SHORT EXERCISE:
Write out all of the data without omission, exactly as shown.
___
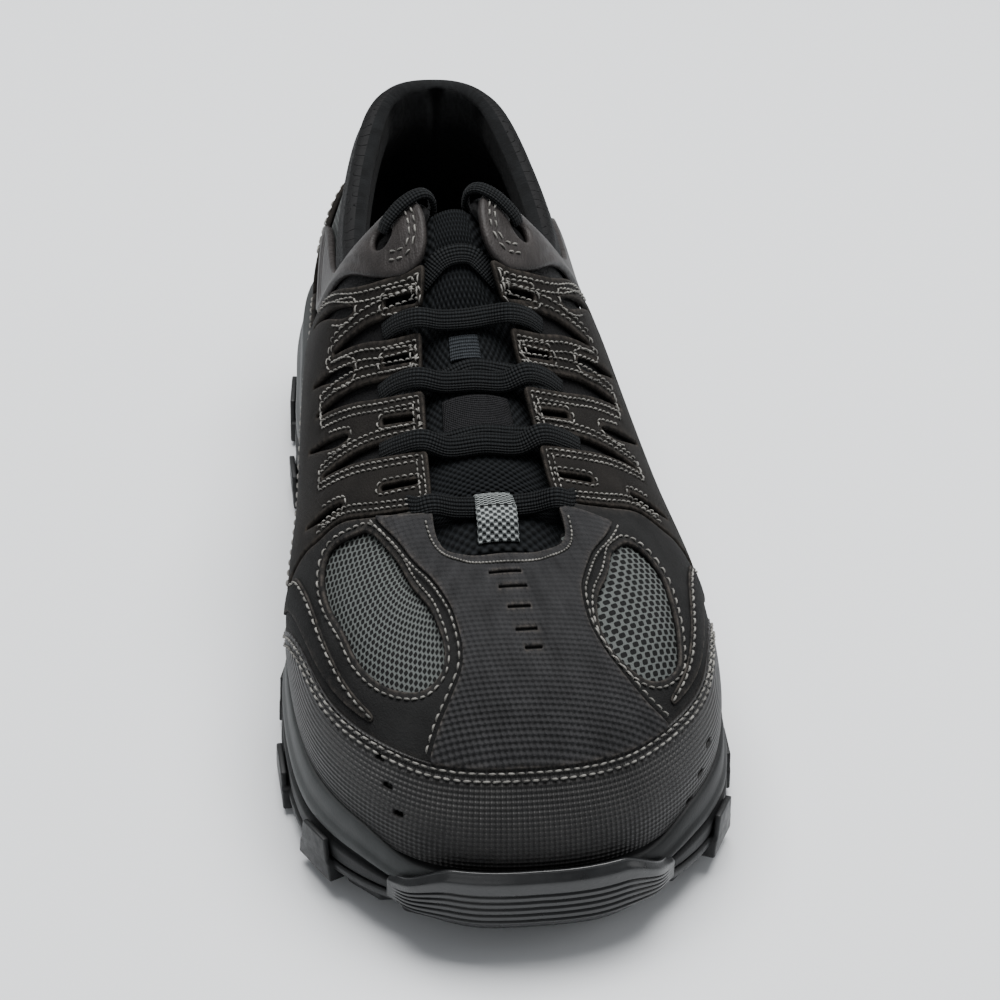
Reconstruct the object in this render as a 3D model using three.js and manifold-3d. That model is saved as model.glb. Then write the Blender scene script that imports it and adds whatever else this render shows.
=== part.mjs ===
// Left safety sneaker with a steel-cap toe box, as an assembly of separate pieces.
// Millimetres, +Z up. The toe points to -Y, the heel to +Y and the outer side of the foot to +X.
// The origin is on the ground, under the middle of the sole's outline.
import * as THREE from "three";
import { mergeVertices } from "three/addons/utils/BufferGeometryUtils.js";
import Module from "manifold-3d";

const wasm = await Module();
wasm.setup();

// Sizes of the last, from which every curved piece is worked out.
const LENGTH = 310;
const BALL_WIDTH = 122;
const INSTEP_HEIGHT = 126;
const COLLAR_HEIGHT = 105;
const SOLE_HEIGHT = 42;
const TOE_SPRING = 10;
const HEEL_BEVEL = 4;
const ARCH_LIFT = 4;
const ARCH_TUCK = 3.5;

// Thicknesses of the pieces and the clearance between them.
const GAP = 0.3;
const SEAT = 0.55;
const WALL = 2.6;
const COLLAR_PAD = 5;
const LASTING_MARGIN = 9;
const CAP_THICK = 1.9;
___
SOLUTION BELOW:
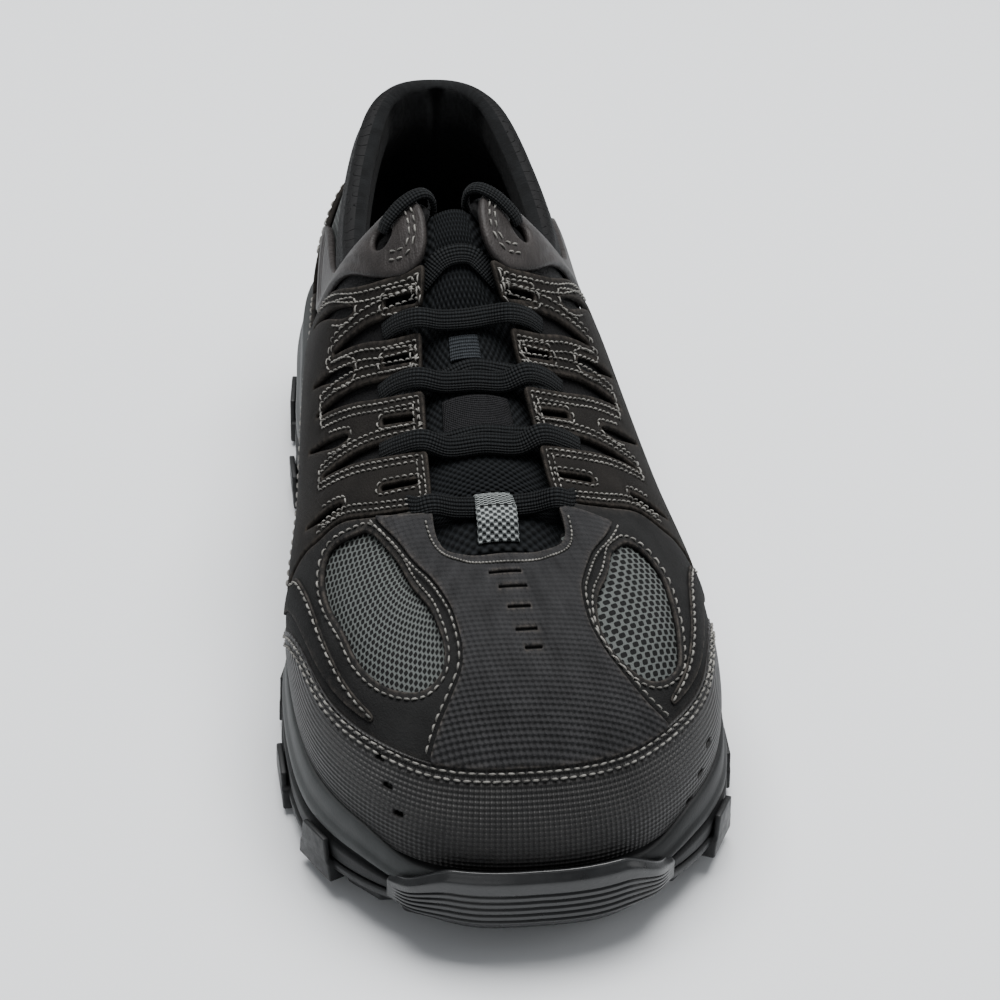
Reconstruct the object in this render as a 3D model using three.js and manifold-3d. That model is saved as model.glb. Then write the Blender scene script that imports it and adds whatever else this render shows.
=== part.mjs ===
// Left safety sneaker with a steel-cap toe box, as an assembly of separate pieces.
// Millimetres, +Z up. The toe points to -Y, the heel to +Y and the outer side of the foot to +X.
// The origin is on the ground, under the middle of the sole's outline.
import * as THREE from "three";
import { mergeVertices } from "three/addons/utils/BufferGeometryUtils.js";
import Module from "manifold-3d";

const wasm = await Module();
wasm.setup();

// Sizes of the last, from which every curved piece is worked out.
const LENGTH = 310;
const BALL_WIDTH = 122;
const INSTEP_HEIGHT = 126;
const COLLAR_HEIGHT = 105;
const SOLE_HEIGHT = 42;
const TOE_SPRING = 10;
const HEEL_BEVEL = 4;
const ARCH_LIFT = 4;
const ARCH_TUCK = 3.5;

// Thicknesses of the pieces and the clearance between them.
const GAP = 0.3;
const SEAT = 0.55;
const WALL = 2.6;
const COLLAR_PAD = 5;
const LASTING_MARGIN = 9;
const CAP_THICK = 1.9;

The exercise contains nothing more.